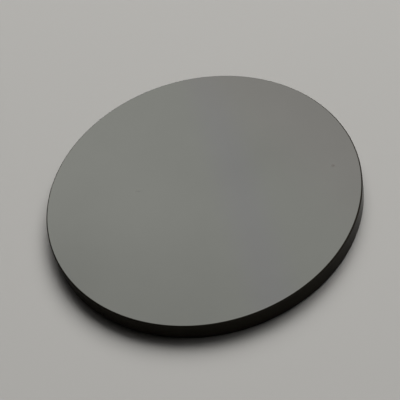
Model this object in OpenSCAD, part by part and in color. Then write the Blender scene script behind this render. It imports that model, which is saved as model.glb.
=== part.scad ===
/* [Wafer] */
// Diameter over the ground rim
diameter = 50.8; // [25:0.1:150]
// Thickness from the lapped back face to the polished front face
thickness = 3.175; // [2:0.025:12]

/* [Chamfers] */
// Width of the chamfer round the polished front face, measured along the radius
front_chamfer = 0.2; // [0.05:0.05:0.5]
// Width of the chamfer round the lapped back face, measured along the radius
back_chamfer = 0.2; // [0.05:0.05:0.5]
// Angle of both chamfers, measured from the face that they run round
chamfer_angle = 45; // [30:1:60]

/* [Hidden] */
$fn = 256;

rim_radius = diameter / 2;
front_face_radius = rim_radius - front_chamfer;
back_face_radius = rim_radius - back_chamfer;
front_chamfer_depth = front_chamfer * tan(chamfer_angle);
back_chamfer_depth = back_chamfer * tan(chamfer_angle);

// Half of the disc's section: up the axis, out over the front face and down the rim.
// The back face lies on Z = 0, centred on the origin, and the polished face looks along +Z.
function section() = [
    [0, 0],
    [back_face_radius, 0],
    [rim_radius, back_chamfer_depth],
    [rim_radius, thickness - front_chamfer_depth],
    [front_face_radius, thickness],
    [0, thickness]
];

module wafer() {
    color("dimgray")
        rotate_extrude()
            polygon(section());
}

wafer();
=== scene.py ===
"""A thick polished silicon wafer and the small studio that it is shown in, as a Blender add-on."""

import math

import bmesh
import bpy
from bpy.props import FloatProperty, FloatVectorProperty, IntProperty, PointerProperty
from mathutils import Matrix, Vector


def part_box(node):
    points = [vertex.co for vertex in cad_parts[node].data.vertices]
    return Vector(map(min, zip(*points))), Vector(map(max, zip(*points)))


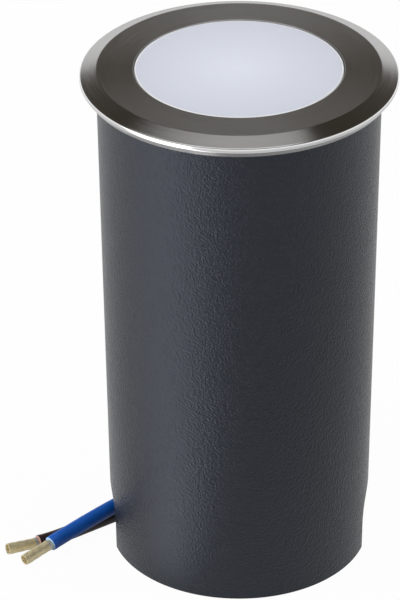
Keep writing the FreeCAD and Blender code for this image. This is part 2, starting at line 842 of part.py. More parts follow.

__Directions for this task__. Copy each record from above without leaving any out.

__Exercise answer__.
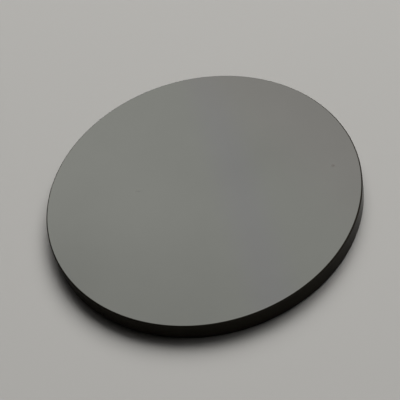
Model this object in OpenSCAD, part by part and in color. Then write the Blender scene script behind this render. It imports that model, which is saved as model.glb.
=== part.scad ===
/* [Wafer] */
// Diameter over the ground rim
diameter = 50.8; // [25:0.1:150]
// Thickness from the lapped back face to the polished front face
thickness = 3.175; // [2:0.025:12]

/* [Chamfers] */
// Width of the chamfer round the polished front face, measured along the radius
front_chamfer = 0.2; // [0.05:0.05:0.5]
// Width of the chamfer round the lapped back face, measured along the radius
back_chamfer = 0.2; // [0.05:0.05:0.5]
// Angle of both chamfers, measured from the face that they run round
chamfer_angle = 45; // [30:1:60]

/* [Hidden] */
$fn = 256;

rim_radius = diameter / 2;
front_face_radius = rim_radius - front_chamfer;
back_face_radius = rim_radius - back_chamfer;
front_chamfer_depth = front_chamfer * tan(chamfer_angle);
back_chamfer_depth = back_chamfer * tan(chamfer_angle);

// Half of the disc's section: up the axis, out over the front face and down the rim.
// The back face lies on Z = 0, centred on the origin, and the polished face looks along +Z.
function section() = [
    [0, 0],
    [back_face_radius, 0],
    [rim_radius, back_chamfer_depth],
    [rim_radius, thickness - front_chamfer_depth],
    [front_face_radius, thickness],
    [0, thickness]
];

module wafer() {
    color("dimgray")
        rotate_extrude()
            polygon(section());
}

wafer();
=== scene.py ===
"""A thick polished silicon wafer and the small studio that it is shown in, as a Blender add-on."""

import math

import bmesh
import bpy
from bpy.props import FloatProperty, FloatVectorProperty, IntProperty, PointerProperty
from mathutils import Matrix, Vector


def part_box(node):
    points = [vertex.co for vertex in cad_parts[node].data.vertices]
    return Vector(map(min, zip(*points))), Vector(map(max, zip(*points)))


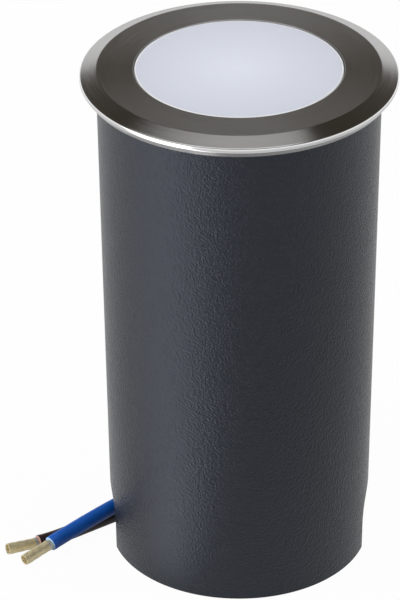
Keep writing the FreeCAD and Blender code for this image. This is part 2, starting at line 842 of part.py. More parts follow.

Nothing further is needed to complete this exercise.